At the same time, the developer is usually hoping to try to spread these up-front costs across as many units or revenue-generating square feet as possible. An amenity that might make sense to provide with the 4th apartment building in a multi-phase project is harder to justify when you haven’t even started the 1st apartment building.  This disconnect is related to our topic for next week: the different “time values of money” that the public sector and private sector have and how that affects redevelopment strategies.

Wrapping up

When the planning problem in an area is that the area is undesirable as a location for investment and development activity, there is usually a reason. Correctly identifying that reason is one of the key functions of the master planner. But it can’t stop there – the public and private sectors need to be rowing together otherwise the problem will persist. This means developers providing highly-amenitized projects, and it means the public sector creating an environment in which those highly-amenitized projects can succeed. 

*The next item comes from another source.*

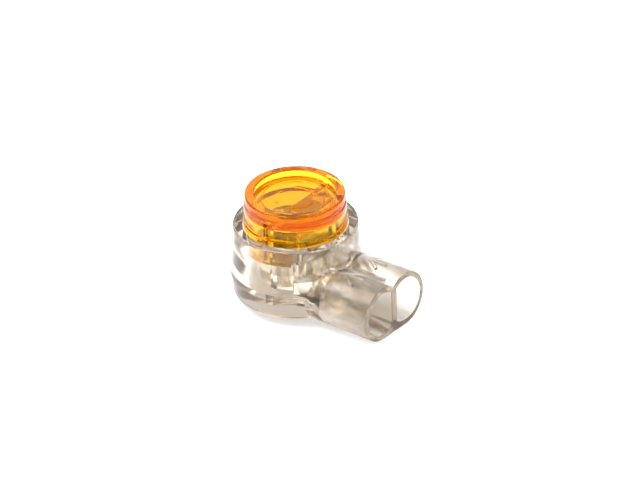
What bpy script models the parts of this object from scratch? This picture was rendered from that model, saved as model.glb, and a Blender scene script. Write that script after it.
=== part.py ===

To do that, the public sector needs to use all the tools at its disposal – reduced taxes (including public benefits that don’t create value that accrues to the project), selective use of incentives, small but critical infrastructure projects such as those that increase connectivity between new developments, and transformative infrastructure investments that alter the trajectory of the neighborhood. 

When the public sector does make those investments, the flywheel starts turning. The area becomes more attractive to tenants, the tenants are willing to pay more in rent, the higher rents result in assessment increases for commercial properties, the higher assessments lead to higher property tax revenue, and the increased property tax revenue covers the cost of servicing the debt on the public sector investments. And from there, neighboring properties often redevelop in turn because, hey, who wouldn’t want to be next door to that?!